## Goal of the exercise
Repeat exactly, and only, the lines below starting at the line that contains "world = obj.matrix_world.copy()" and ending at the line that contains "cad_parts[node].hide_render = cad_parts[node].hide_viewport", inclusive of both.

Rows from a 3D modeling dataset
- - - - -
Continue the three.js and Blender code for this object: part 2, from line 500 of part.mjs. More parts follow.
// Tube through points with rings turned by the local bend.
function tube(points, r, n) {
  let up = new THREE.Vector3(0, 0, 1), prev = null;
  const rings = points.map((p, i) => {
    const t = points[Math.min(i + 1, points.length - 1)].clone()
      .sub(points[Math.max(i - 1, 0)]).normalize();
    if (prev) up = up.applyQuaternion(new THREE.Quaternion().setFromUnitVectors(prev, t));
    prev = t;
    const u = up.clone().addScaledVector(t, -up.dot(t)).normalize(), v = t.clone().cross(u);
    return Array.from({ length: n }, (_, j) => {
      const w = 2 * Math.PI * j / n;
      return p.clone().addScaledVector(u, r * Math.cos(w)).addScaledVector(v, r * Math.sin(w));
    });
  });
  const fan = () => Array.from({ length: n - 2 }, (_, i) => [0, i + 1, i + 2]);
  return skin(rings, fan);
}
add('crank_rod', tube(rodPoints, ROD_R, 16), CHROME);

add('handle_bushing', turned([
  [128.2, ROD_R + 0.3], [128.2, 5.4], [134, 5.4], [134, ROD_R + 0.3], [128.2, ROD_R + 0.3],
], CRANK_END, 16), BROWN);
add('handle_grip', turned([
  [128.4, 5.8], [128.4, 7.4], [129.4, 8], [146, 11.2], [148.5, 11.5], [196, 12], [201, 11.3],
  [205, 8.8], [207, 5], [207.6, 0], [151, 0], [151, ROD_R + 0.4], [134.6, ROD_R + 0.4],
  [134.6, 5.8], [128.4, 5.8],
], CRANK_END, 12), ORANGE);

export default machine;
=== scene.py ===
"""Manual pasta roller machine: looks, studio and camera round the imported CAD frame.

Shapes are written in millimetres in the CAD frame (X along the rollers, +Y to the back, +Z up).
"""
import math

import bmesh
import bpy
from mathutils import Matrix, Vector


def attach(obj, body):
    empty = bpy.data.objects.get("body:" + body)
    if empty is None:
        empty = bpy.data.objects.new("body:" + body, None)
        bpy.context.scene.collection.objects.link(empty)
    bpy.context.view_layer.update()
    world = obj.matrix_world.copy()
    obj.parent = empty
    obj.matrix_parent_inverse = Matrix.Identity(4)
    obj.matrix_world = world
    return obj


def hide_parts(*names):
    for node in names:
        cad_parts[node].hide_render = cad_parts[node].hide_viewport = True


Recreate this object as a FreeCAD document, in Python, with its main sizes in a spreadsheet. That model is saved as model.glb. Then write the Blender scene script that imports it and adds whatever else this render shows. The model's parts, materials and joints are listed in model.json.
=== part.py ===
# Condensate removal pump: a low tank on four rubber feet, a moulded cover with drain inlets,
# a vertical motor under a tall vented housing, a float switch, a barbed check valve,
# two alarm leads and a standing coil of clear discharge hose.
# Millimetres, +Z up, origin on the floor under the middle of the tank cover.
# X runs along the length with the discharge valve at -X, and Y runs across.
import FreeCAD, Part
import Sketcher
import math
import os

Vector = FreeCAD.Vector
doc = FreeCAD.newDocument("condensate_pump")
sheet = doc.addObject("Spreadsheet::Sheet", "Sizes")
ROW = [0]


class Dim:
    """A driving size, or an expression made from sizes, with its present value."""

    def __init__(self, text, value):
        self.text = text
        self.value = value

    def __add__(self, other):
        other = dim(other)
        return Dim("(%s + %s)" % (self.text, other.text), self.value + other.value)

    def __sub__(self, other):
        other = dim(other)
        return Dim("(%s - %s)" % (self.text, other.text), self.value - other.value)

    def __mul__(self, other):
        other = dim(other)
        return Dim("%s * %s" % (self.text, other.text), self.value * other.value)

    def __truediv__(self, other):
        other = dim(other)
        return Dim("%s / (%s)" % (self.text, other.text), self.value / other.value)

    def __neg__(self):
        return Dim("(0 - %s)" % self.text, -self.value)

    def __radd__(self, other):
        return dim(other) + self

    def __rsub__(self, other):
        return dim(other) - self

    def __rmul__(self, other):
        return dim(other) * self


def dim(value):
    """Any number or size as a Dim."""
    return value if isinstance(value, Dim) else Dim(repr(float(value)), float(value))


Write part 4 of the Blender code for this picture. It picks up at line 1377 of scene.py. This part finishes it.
- - - - -
## Response to the exercise
    world = obj.matrix_world.copy()
    obj.parent = empty
    obj.matrix_parent_inverse = Matrix.Identity(4)
    obj.matrix_world = world
    return obj


def hide_parts(*names):
    for node in names:
        cad_parts[node].hide_render = cad_parts[node].hide_viewport = True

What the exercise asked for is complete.